Ты, конечно, не услышал меня. Не мог услышать на другом конце города, понимаю. Но только с тех пор я перестал называть тебя папой. Ты для меня стал «отец».
Меня спас другой человек, какой‑то старик прохожий.
На следующий день я отказался идти в школу. Мать и лупила меня, и уговаривала, пила валерьянку. Потом заперла, поехала к своим родителям советоваться.
И через два дня отвела к знакомому психиатру в диспансере, уговорила поставить на учёт, оформила какие‑то бумаги. Вскоре я оказался в школе–интернате для идиотов.
Потом мне приходилось бывать в местах и похуже этого интерната, но именно тогда я, маленький третьеклассник, понял, что за мир, куда я попал. Мир, где родители предают своих детей.
Врачи и учителя орали на несчастных дебилов, оглушённых таблетками, на всех этих писунов, косых, пускающих слюни…
Я не проглотил ни одной таблетки. Тайком выплёвывал. Благодаря тебе я прожил в этом заведении только трое суток. Но я их запомнил навсегда.
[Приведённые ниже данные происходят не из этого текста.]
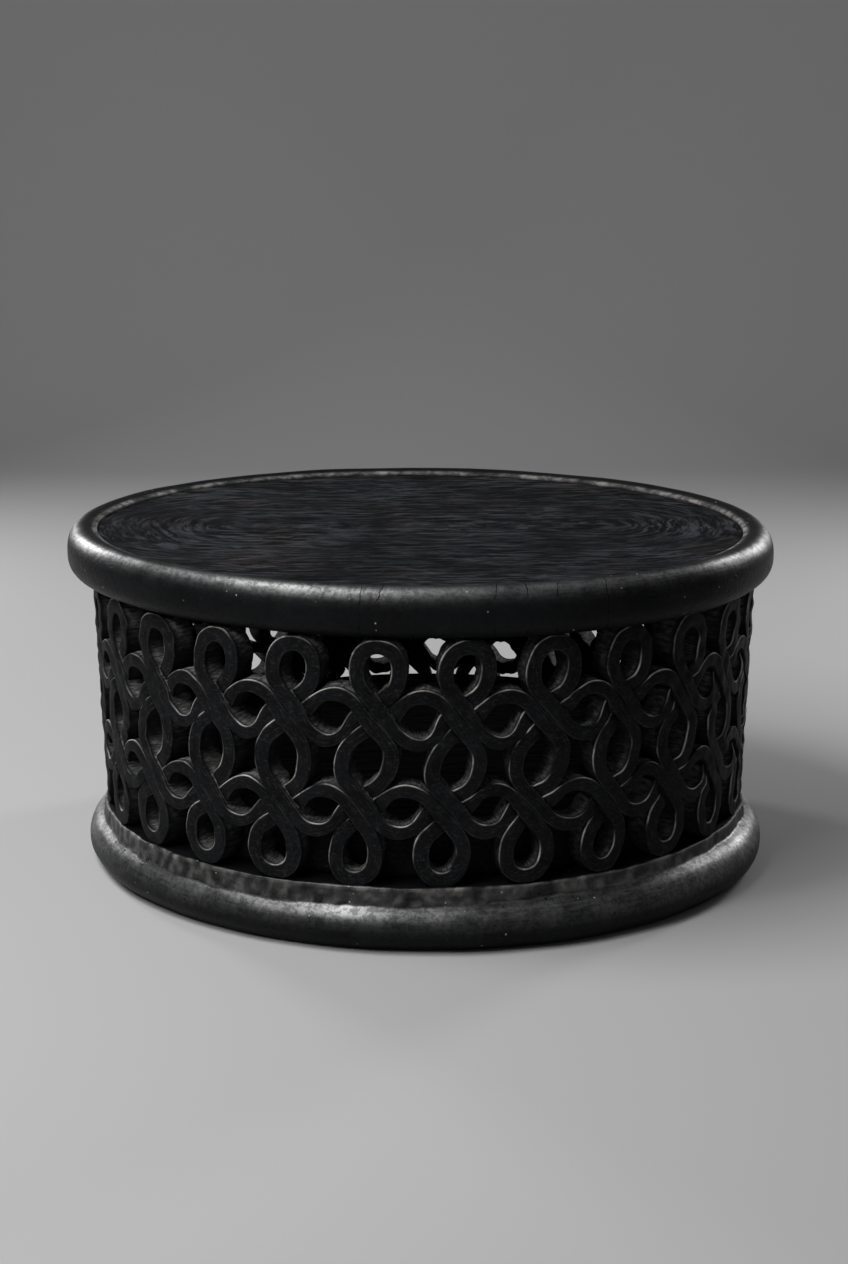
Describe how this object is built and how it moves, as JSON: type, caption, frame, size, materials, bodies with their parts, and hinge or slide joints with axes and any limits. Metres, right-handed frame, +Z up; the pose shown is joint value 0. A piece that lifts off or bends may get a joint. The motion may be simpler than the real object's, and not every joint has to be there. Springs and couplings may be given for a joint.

Если б ты знал, какими длинными они мне показались!
После уроков нас выводили во двор. Там был обнесённый металлической сеткой пятачок. Туда набивали детей, а потом дверца запиралась, мы должны были «гулять» под надзором «воспитателя», который стоял снаружи клетки, курил и покрикивал на нас.
Шёл мокрый снег, под ногами была снежная каша. Мы толклись там, замерзая.
Представь себе, когда ты появился в этом дворе, подбежал к решётке, к воспитателю, я сразу понял, что ты меня вызволишь, но даже не обрадовался. Все во мне было убито, онемело.
Помню, как ты требовал, чтоб меня немедленно выпустили из этого, загона, как бегал к заведующей, как дверь наконец отперли. Помню, как сидел в приёмной, согревался и слышал, как ты спорил в кабинете, как выходил к секретарше подписывать какую‑то бумагу.